An Regentagen kommen die wilden Kinder in die Stadt. Dort suchen sie die großen Pfützen auf und werfen ihre Angeln aus. Stundenlang sitzen sie geduldig und warten. 
Seit der Fluss vergiftet ist, kommen sie aus dem Wald hierher und harren aus, aufrecht und stumm unter den Blicken, den Fingerzeigen und dem Gelächter der Leute. Erst in der Dämmerung, wenn die Stadtbewohner in ihren Häusern vor den schwarzen Kästen sitzen oder um Biere geschart Parolen tauschen, erst dann ziehen sie ihren Fang an Land. Stolz sind sie und frei.
Jedes Mal werfen sie die Hälfte der Beute zurück ins Wasser, nehmen nur so viel mit, wie sie tragen können. Die ersten Fische essen sie roh, weitere werden im Feuer gebraten, andere im Rauch haltbar gemacht. Es genügt für ein paar Wochen.
Wir Kinder beobachten ihren Rückzug von unseren Zimmerfenstern aus. Wir beneiden sie, und etwas zieht an uns. Eines Tages zieht es so stark, dass wir die Fenster öffnen müssen und hinausklettern.
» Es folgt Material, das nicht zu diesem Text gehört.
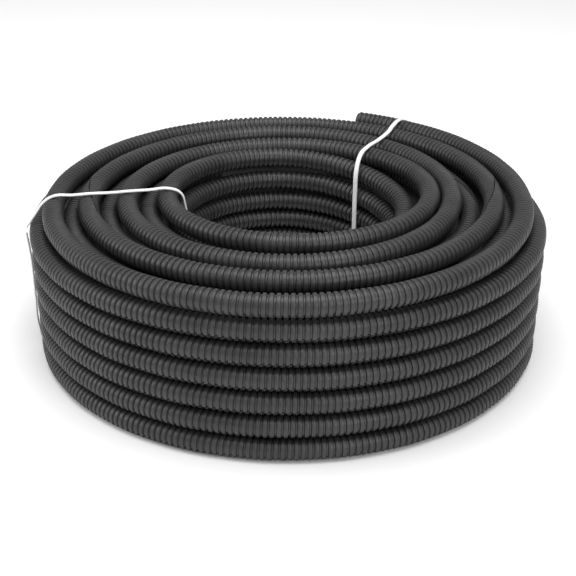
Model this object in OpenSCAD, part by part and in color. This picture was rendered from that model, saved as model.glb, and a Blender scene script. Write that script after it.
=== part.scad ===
// A coil of corrugated plastic conduit, held by two flat twist ties.
// Millimetres. The coil lies flat: its axis is Z, its lowest turns touch z = 0,
// and the conduit's open outer end points along -X at the back (+Y).

/* [Conduit] */
// Outside diameter over the ribs
conduit_d = 10; // [8:0.5:12]
// Outside diameter at the root between two ribs
root_d = 8.4; // [7.6:0.1:9]
// Bore that takes the wires
bore_d = 7; // [5:0.1:7.2]
// Distance from one rib to the next
rib_pitch = 2.8; // [2:0.1:3.4]
// Width of a rib at its crest
rib_w = 1.5; // [1:0.1:1.6]
// Rise of a rib's sloping flank along the conduit
flank_w = 0.3; // [0.1:0.05:0.4]

/* [Coil] */
// Radius of the clear eye in the middle of the coil
eye_r = 50; // [40:1:80]
// Nested columns of turns outside the innermost one (an odd number)
nested_columns = 7; // [5:2:9]
// Turns in the height of the outermost column
rows = 7; // [4:1:9]
// Air between two turns of one column
row_gap = 1.3; // [0.6:0.1:2]
// Air between a turn and the turns that it nests in
nest_gap = 0.6; // [0.3:0.1:1]
// Depth of the plain core below the crowns of the outer turns
core_depth = 7; // [6:0.5:8]
// How deep the turns of the second layer bed into the core
bedding = 1; // [0.6:0.1:2]
// Width of the prop that carries a turn of the top layer
prop_w = 5; // [3:0.5:6]

/* [Free end] */
// Ribs on the straight end of the conduit
end_ribs = 8; // [4:1:12]
// Depth of the open bore behind the mouth
mouth_depth = 16; // [8:1:20]

/* [Ties] */
// Width of the flat tie
tie_w = 2.5; // [2:0.1:4]
// Thickness of the tie at its two lobes
tie_t = 1.1; // [0.8:0.1:1.4]
// Thickness of the web between the lobes
web_t = 0.6; // [0.4:0.1:0.7]
// Clearance between a tie and the turns under it
tie_gap = 0.2; // [0.1:0.05:0.3]
// Height of the tie's underside above the floor, in its groove under the coil
tie_lift = 0.2; // [0.1:0.05:0.4]
// Direction of the left tie, seen from above
left_az = 210; // [195:1:240]
// Direction of the right tie
right_az = 77; // [60:1:80]
// Length of the twisted knot
knot_l = 9; // [6:0.5:12]
// Turns in the knot
knot_turns = 1.5; // [1:0.25:2]
// Length of the longer tail
tail_l = 17; // [10:1:22]

/* [Hidden] */
$fn = 96;
conduit_r = conduit_d / 2;
row_step = conduit_d + row_gap;
// A nested turn lies half a row higher than its neighbours and bears on both.
column_step = sqrt(pow(conduit_d + nest_gap, 2) - pow(row_step / 2, 2));
inner_turn_r = eye_r + conduit_r;
first_nested_r = inner_turn_r + conduit_d + nest_gap;
outer_turn_r = first_nested_r + (nested_columns - 1) * column_step;
top_z = conduit_r + (rows - 1) * row_step;
low_z = top_z - row_step / 2;
core_top = low_z - conduit_r + bedding;
wrap_r = conduit_r + tie_gap + tie_t / 2;
// How a sloping stretch is let into a level one: how much thinner all round, and how far
let_in = 0.2;
let_in_angle = 5;
// Centre of a turn in column c, counted from the outside, on row n
function column_r(c) = outer_turn_r - c * column_step;
function column_z(c, n) = conduit_r + (n + (c % 2) / 2) * row_step;

// ---- conduit -------------------------------------------------------------

module turn_circle(r, z) translate([r, z]) circle(d = conduit_d);

// Half of the coil's section: the plain core and the turns that stand out of it.
module coil_section() {
    translate([eye_r + core_depth, core_depth])
        square([outer_turn_r + conduit_r - eye_r - 2 * core_depth, core_top - core_depth]);
    for (n = [0 : rows - 2]) {
        turn_circle(outer_turn_r, column_z(0, n));
        turn_circle(inner_turn_r, column_z(0, n));
    }
    for (c = [1 : nested_columns - 1]) turn_circle(column_r(c), column_z(c, 0));
    for (c = [2 : 2 : nested_columns - 1]) turn_circle(column_r(c), column_z(c, rows - 2));
}

// Half a turn about a centre on the Y axis, from y = y0, z = z0 to y = y1, z = z1, with
// the section given. side is 1 for the half on +X and -1 for the half on -X, and lead is how
// many degrees it runs on past its end on +Y, or past the one on -Y where it is negative.
module half_turn(y0, z0, y1, z1, side, lead = 0) {
    r = norm([y1 - y0, z1 - z0]) / 2;
    tilt = (z1 - z0) * sign(y1 - y0);
    starts_early = side * lead < 0;
    translate([0, (y0 + y1) / 2, (z0 + z1) / 2])
        rotate([asin(tilt / (2 * r)), 0, 0])
            rotate([0, 0, -90 * side - (starts_early ? abs(lead) : 0)])
                rotate_extrude(angle = 180 + abs(lead)) translate([r, 0]) children();
}

module turn_section() circle(d = conduit_d);

// A sloping stretch runs on inside the level one that it meets, so it is a little thinner.
module sloping_section() circle(d = conduit_d - 2 * let_in);

// A turn of the top layer and the prop under it, which reaches into the core.
module propped_section() {
    prop_depth = top_z - core_top + bedding;
    turn_section();
    translate([-prop_w / 2, -prop_depth]) square([prop_w, prop_depth]);
}

// The top layer: one spiral that steps in by two columns a turn.
module top_layer() {
    pairs = (nested_columns - 1) / 2;
    for (k = [0 : pairs]) {
        y = column_r(2 * k);
        next_y = k < pairs ? column_r(2 * k + 2) : inner_turn_r;
        half_turn(y, top_z, -y, top_z, 1) propped_section();
        half_turn(-y, top_z, next_y, top_z, -1) propped_section();
    }
}

// The second layer: a spiral in the grooves of the first, whose two ends dive into the core.
module second_layer() {
    pairs = (nested_columns - 1) / 2;
    for (k = [0 : pairs - 1]) {
        y = column_r(2 * k + 1);
        half_turn(y, low_z, -y, low_z, 1) turn_section();
        if (k < pairs - 1) half_turn(-y, low_z, column_r(2 * k + 3), low_z, -1) turn_section();
    }
    deep_z = core_top - conduit_r - bedding;
    half_turn(-column_r(0.5), deep_z, column_r(1), low_z, -1, let_in_angle) sloping_section();
    last_y = column_r(nested_columns - 2);
    half_turn(-last_y, low_z, last_y - column_step, deep_z, -1, -let_in_angle) sloping_section();
}

// The last turn of the spiral goes down from the top layer into the wall of the eye, and
// ends in the core beside the wall's top row.
module inner_turn() {
    end_y = -inner_turn_r - core_depth / 2;
    half_turn(inner_turn_r, top_z, end_y, column_z(0, rows - 2), 1, let_in_angle) sloping_section();
}

// Outline of the corrugated wall, turned about the conduit's own axis.
module rib_wall() {
    crest = conduit_r;
    root = root_d / 2;
    foot_w = rib_w + 2 * flank_w;
    gap_w = rib_pitch - foot_w;
    polygon(concat(
        [[0, -conduit_r], [root, -conduit_r]],
        [for (i = [0 : end_ribs - 1]) each [
            [root, i * rib_pitch],
            [root, i * rib_pitch + gap_w],
            [crest, i * rib_pitch + gap_w + flank_w],
            [crest, i * rib_pitch + gap_w + flank_w + rib_w]]],
        [[root, end_ribs * rib_pitch], [0, end_ribs * rib_pitch]]));
}

module free_end() {
    translate([0, outer_turn_r, top_z]) rotate([0, -90, 0]) rotate_extrude() rib_wall();
}

module mouth() {
    len = end_ribs * rib_pitch;
    translate([-len - 1, outer_turn_r, top_z]) rotate([0, 90, 0]) cylinder(d = bore_d, h = mouth_depth + 1);
}

module conduit() {
    color([0.13, 0.13, 0.13]) difference() {
        union() {
            rotate_extrude() coil_section();
            top_layer();
            second_layer();
            inner_turn();
            free_end();
        }
        mouth();
        tie_grooves();
    }
}

// ---- ties ----------------------------------------------------------------

// Flat section of a tie: two lobes and a web, x through it and y across it.
module tie_section() {
    lobe_y = (tie_w - tie_t) / 2;
    for (s = [-1, 1]) translate([0, s * lobe_y]) circle(d = tie_t, $fn = 32);
    square([web_t, 2 * lobe_y], center = true);
}

// Section of the groove that the coil's soft turns form over a tie under them.
module groove_section() {
    depth = tie_lift + tie_t + conduit_r;
    translate([-tie_t / 2 - tie_gap * 3 / 4, -tie_w / 2 - tie_gap])
        square([depth, tie_w + 2 * tie_gap]);
}

// A bend of radius r about a centre, and a straight run of a given length from a point.
module bend(centre, r, from_angle, to_angle) {
    translate([centre.x, centre.y, 0]) rotate([0, 0, from_angle])
        rotate_extrude(angle = to_angle - from_angle) translate([r, 0]) children();
}

module run(start, length, heading) {
    translate([start.x, start.y, 0]) rotate([0, 0, heading])
        rotate([90, 0, 90]) linear_extrude(length) mirror([1, 0]) children();
}

// Where the half turn on -X from y0 to y1 crosses the plane in direction az.
function crossing_r(y0, y1, az) =
    let (r = abs(y1 - y0) / 2, yc = (y0 + y1) / 2)
    yc * sin(az) + sqrt(r * r - pow(yc * cos(az), 2));

// The tie's middle line, as radius and height: its upright runs and its flat ones.
outer_line = outer_turn_r + wrap_r;
inner_line = inner_turn_r - wrap_r;
top_line = top_z + wrap_r;
foot_line = tie_lift + tie_t / 2;
// Radius of the outermost and innermost turns of the top layer under each tie
last_r = column_r(nested_columns - 1);
left_tops = [
    crossing_r(-outer_turn_r, column_r(2), left_az),
    crossing_r(-last_r, inner_turn_r, left_az)];
right_tops = [outer_turn_r, inner_turn_r];

function outer_bend_r(tops) = outer_line - tops[0];
function inner_bend_r(tops) = tops[1] - inner_line;

module foot_part() {
    bend([outer_turn_r, foot_line + wrap_r], wrap_r, -90, 0) children();
    run([inner_turn_r, foot_line], outer_turn_r - inner_turn_r, 0) children();
    bend([inner_turn_r, foot_line + wrap_r], wrap_r, 180, 270) children();
}

module loop(tops) {
    ro = outer_bend_r(tops);
    ri = inner_bend_r(tops);
    foot_part() tie_section();
    run([outer_line, foot_line + wrap_r], top_line - ro - foot_line - wrap_r, 90) tie_section();
    bend([tops[0], top_line - ro], ro, 0, 90) tie_section();
    run([tops[0], top_line], tops[0] - tops[1], 180) tie_section();
    bend([tops[1], top_line - ri], ri, 90, 180) tie_section();
    run([inner_line, top_line - ri], top_line - ri - foot_line - wrap_r, 270) tie_section();
}

// Stands what is drawn in the plane of radius and height up in direction az.
module in_plane(az) rotate([0, 0, az]) rotate([90, 0, 0]) children();

// Two flat ends twisted round each other: an eight-sided section that turns as it rises.
module twisted_pair() {
    half_x = tie_t;
    half_y = tie_w / 2;
    bevel = tie_t / 4;
    outline = [
        [half_x, bevel - half_y], [half_x, half_y - bevel],
        [half_x - bevel, half_y], [bevel - half_x, half_y],
        [-half_x, half_y - bevel], [-half_x, bevel - half_y],
        [bevel - half_x, -half_y], [half_x - bevel, -half_y]];
    sides = len(outline);
    steps = ceil(16 * knot_turns);
    points = [for (i = [0 : steps]) let (a = 360 * knot_turns * i / steps) for (p = outline)
        [p.x * cos(a) - p.y * sin(a), p.x * sin(a) + p.y * cos(a), knot_l * i / steps]];
    walls = [for (i = [0 : steps - 1]) for (j = [0 : sides - 1])
        let (k = (j + 1) % sides, low = i * sides, high = low + sides)
        each [[low + j, high + j, low + k], [low + k, high + j, high + k]]];
    foot = [for (j = [0 : sides - 1]) j];
    head = [for (j = [sides - 1 : -1 : 0]) steps * sides + j];
    polyhedron(points, concat(walls, [foot, head]));
}

// The two ends of the tie twisted together on the outer bend, and the two tails:
// one laid back over the coil and one hanging down its side.
module knot(tops, angle) {
    ro = outer_bend_r(tops);
    centre = [tops[0], top_line - ro];
    place_r = ro - tie_t / 2 + norm([tie_t, tie_w / 2]);
    tail_y = (knot_l - tie_w) / 2;
    translate([centre.x + place_r * cos(angle), centre.y + place_r * sin(angle), -knot_l / 2])
        twisted_pair();
    translate([0, 0, tail_y]) {
        bend(centre, ro, 90, angle) tie_section();
        run([tops[0], top_line], tail_l, 180) tie_section();
    }
    translate([0, 0, -tail_y]) {
        bend(centre, ro, 0, angle) tie_section();
        run([outer_line, centre.y], tail_l / 2, 270) tie_section();
    }
}

module tie(tops, az, knot_angle) {
    color([0.93, 0.93, 0.9]) in_plane(az) {
        loop(tops);
        knot(tops, knot_angle);
    }
}

module tie_left() tie(left_tops, left_az, 25);
module tie_right() tie(right_tops, right_az, 50);

module tie_grooves() for (az = [left_az, right_az]) in_plane(az) foot_part() groove_section();

conduit();
tie_left();
tie_right();
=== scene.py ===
# %% [markdown]
# # A coil of corrugated conduit
# Corrugated conduit is a thin plastic hose with a rib every few millimetres, so that it bends easily
# and still keeps its shape. This kind has a slit along its whole length, through which wires are
# pressed in. It is sold as a coil of about thirty metres, held by two white twist ties.
# The construction model gives the coil's plain form. Here that form gets its ribs, its slit and its
# finishes, so everything starts from the frame and from a few sizes of the hose. The outer wall has
# six rows, and the top layer lies one row above them.

# %% Load the frame
import math

import bpy
from mathutils import Matrix, Vector


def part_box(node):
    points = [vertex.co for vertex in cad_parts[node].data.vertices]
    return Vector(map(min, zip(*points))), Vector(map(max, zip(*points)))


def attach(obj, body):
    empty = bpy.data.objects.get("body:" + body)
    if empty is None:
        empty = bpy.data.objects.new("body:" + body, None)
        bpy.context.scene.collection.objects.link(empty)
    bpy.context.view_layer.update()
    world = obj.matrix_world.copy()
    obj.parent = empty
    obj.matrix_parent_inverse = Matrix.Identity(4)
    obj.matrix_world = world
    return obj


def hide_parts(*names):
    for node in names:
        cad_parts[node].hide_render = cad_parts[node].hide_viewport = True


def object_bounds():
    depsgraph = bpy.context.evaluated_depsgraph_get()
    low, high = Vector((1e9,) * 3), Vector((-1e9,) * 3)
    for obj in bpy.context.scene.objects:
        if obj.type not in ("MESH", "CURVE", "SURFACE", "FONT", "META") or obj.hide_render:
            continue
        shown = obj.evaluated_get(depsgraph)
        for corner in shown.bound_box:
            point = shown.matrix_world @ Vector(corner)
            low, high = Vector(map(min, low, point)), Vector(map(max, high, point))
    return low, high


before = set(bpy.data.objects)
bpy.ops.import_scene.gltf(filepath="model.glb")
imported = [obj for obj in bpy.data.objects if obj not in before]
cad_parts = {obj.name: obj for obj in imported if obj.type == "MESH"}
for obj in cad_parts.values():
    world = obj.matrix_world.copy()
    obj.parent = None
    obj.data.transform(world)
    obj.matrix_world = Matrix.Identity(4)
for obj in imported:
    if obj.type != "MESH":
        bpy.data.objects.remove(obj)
cad_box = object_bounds()
print("construction box", [[round(value, 4) for value in corner] for corner in cad_box])

# %% Sizes of the hose, in metres
coil_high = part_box("conduit")[1]
rows = 6
hose_d = 0.010
hose_r = hose_d / 2
root_r = 0.0042
rib_pitch = 0.0028
outer_turn_r = coil_high[0] - hose_r
top_z = coil_high[2] - hose_r
row_step = (top_z - hose_r) / rows
print("outer turn", round(outer_turn_r, 4), "top turn", round(top_z, 4), "row", round(row_step, 5))

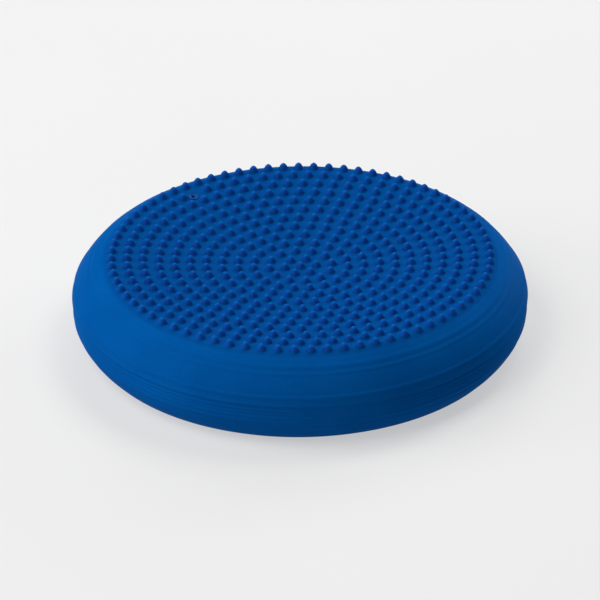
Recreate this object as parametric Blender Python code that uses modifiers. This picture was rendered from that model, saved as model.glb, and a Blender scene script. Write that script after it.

Es geht nicht geräuschlos vonstatten, aber wir sind vom Weltgeschehen übertönt, das unsere Eltern im Wohnzimmer gefangen hält.
Wir folgen den wilden Kindern tief in den Wald hinein, sie lassen es geschehen und teilen ihren Fisch mit uns. Sie bieten uns ein Lager. Zudecken müssen wir uns selbst, niemand erzählt uns eine Geschichte, nichts, das uns davon abhalten könnte, das Rascheln in den Zweigen zu hören, die Wolken am Mond vorbeiziehen zu sehen, den Nachtwind auf unseren Wangen zu spüren.
Nach einigen Wochen ist unsere Haut gebräunt. Unsere Muskeln sind gehärtet und unsere Sinne geschärft. Wir haben Hornhaut an den Füßen und können uns lautlos fortbewegen. Nun dürfen wir mit in die Stadt. Niemand erkennt uns dort, denn wir sind durch einen neuerworbenen aufrechten Gang getarnt.
Wir sitzen an den Pfützen, ertragen die Blicke, die Fingerzeige und das Gelächter der Leute. Geduldig lassen wir die Fische an den Angeln zappeln und ziehen sie erst an Land, nachdem die Stadtbewohner sich hinter ihre Mauern zurückgezogen haben.